Object data in JSON

━━━━

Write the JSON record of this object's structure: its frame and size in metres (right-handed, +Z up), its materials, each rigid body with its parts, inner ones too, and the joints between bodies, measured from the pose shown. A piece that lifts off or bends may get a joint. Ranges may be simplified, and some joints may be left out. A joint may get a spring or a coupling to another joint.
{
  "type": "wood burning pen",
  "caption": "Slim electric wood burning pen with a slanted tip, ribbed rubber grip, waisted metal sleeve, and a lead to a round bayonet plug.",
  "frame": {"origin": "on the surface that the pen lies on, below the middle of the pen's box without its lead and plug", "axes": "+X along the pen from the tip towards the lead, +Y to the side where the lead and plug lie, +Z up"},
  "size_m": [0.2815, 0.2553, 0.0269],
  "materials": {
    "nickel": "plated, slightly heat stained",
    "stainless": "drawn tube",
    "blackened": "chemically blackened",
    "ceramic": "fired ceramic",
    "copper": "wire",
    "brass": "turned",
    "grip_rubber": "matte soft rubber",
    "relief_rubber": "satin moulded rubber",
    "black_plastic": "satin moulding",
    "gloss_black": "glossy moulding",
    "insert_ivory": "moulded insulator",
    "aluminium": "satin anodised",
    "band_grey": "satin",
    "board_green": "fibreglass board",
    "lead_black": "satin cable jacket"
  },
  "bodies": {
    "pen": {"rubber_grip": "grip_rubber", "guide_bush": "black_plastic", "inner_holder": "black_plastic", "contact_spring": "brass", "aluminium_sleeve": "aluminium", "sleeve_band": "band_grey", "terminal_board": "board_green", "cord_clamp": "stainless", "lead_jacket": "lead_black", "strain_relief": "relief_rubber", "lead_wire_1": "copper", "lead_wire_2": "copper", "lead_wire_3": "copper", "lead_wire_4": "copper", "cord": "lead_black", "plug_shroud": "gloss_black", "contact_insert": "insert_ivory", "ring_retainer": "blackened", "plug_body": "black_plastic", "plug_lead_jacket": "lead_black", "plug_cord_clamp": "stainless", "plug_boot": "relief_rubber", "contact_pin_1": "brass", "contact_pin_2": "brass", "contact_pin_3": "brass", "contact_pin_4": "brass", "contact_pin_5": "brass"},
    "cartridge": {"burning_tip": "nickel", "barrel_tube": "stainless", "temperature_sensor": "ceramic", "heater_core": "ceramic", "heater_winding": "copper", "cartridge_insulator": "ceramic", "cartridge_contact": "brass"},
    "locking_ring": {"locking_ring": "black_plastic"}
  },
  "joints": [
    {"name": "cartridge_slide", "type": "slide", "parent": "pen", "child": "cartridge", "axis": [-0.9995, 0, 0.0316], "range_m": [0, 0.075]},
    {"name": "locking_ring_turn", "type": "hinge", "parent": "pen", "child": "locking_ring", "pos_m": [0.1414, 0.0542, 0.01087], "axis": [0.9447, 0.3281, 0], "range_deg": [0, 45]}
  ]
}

━━━━

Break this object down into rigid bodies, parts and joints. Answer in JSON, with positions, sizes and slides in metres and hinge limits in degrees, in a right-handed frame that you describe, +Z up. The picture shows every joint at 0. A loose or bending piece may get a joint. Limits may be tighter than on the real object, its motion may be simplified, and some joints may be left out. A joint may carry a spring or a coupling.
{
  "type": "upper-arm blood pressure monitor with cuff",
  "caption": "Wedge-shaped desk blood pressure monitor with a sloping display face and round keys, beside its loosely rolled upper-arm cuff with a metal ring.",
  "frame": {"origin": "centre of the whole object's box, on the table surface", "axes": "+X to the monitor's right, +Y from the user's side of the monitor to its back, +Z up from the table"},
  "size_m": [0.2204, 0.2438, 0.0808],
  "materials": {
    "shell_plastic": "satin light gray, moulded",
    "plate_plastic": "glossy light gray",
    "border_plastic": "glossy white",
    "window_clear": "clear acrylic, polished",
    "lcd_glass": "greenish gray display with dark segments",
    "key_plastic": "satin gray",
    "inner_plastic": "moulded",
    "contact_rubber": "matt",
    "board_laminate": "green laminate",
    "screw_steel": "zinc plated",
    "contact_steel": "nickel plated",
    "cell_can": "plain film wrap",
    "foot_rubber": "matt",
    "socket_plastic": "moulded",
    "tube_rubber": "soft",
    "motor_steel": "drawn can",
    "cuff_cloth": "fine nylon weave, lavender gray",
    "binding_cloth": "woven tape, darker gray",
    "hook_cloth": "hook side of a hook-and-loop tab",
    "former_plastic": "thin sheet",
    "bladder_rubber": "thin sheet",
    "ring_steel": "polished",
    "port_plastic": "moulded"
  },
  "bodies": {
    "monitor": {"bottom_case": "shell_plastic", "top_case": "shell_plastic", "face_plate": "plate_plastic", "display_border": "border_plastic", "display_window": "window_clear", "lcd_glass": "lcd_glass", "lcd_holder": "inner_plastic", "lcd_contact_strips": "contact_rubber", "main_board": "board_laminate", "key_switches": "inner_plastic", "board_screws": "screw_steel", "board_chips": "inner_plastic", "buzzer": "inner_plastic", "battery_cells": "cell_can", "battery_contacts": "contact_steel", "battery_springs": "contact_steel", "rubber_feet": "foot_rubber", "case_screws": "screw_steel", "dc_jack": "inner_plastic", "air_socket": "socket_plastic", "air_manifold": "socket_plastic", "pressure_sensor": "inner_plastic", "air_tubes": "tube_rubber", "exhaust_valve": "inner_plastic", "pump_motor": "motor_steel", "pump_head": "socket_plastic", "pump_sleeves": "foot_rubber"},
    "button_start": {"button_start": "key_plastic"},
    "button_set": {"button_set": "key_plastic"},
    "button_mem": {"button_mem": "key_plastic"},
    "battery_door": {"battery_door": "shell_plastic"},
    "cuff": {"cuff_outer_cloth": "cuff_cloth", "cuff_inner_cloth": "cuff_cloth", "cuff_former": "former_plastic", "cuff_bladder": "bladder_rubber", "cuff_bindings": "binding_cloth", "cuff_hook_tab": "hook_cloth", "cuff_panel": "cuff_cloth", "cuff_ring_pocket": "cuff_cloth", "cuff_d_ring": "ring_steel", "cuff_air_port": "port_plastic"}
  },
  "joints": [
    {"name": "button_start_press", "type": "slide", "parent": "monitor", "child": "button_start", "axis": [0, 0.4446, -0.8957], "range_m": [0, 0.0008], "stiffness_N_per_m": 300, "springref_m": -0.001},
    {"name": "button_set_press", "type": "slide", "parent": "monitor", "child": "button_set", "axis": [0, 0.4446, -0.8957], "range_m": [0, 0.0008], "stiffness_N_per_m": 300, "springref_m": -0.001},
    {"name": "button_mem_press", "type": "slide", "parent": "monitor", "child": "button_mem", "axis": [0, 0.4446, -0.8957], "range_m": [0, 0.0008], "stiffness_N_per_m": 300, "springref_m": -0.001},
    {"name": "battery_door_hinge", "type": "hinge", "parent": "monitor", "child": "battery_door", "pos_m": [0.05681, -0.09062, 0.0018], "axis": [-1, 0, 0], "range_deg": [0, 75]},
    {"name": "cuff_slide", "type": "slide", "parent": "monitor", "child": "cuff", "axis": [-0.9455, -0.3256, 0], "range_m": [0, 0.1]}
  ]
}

━━━━

Pick out each line containing "rigid" and report it.

Write the JSON record of this object's structure: its frame and size in metres (right-handed, +Z up), its materials, each rigid body with its parts, inner ones too, and the joints between bodies, measured from the pose shown. A piece that lifts off or bends may get a joint. Ranges may be simplified, and some joints may be left out. A joint may get a spring or a coupling to another joint.
Break this object down into rigid bodies, parts and joints. Answer in JSON, with positions, sizes and slides in metres and hinge limits in degrees, in a right-handed frame that you describe, +Z up. The picture shows every joint at 0. A loose or bending piece may get a joint. Limits may be tighter than on the real object, its motion may be simplified, and some joints may be left out. A joint may carry a spring or a coupling.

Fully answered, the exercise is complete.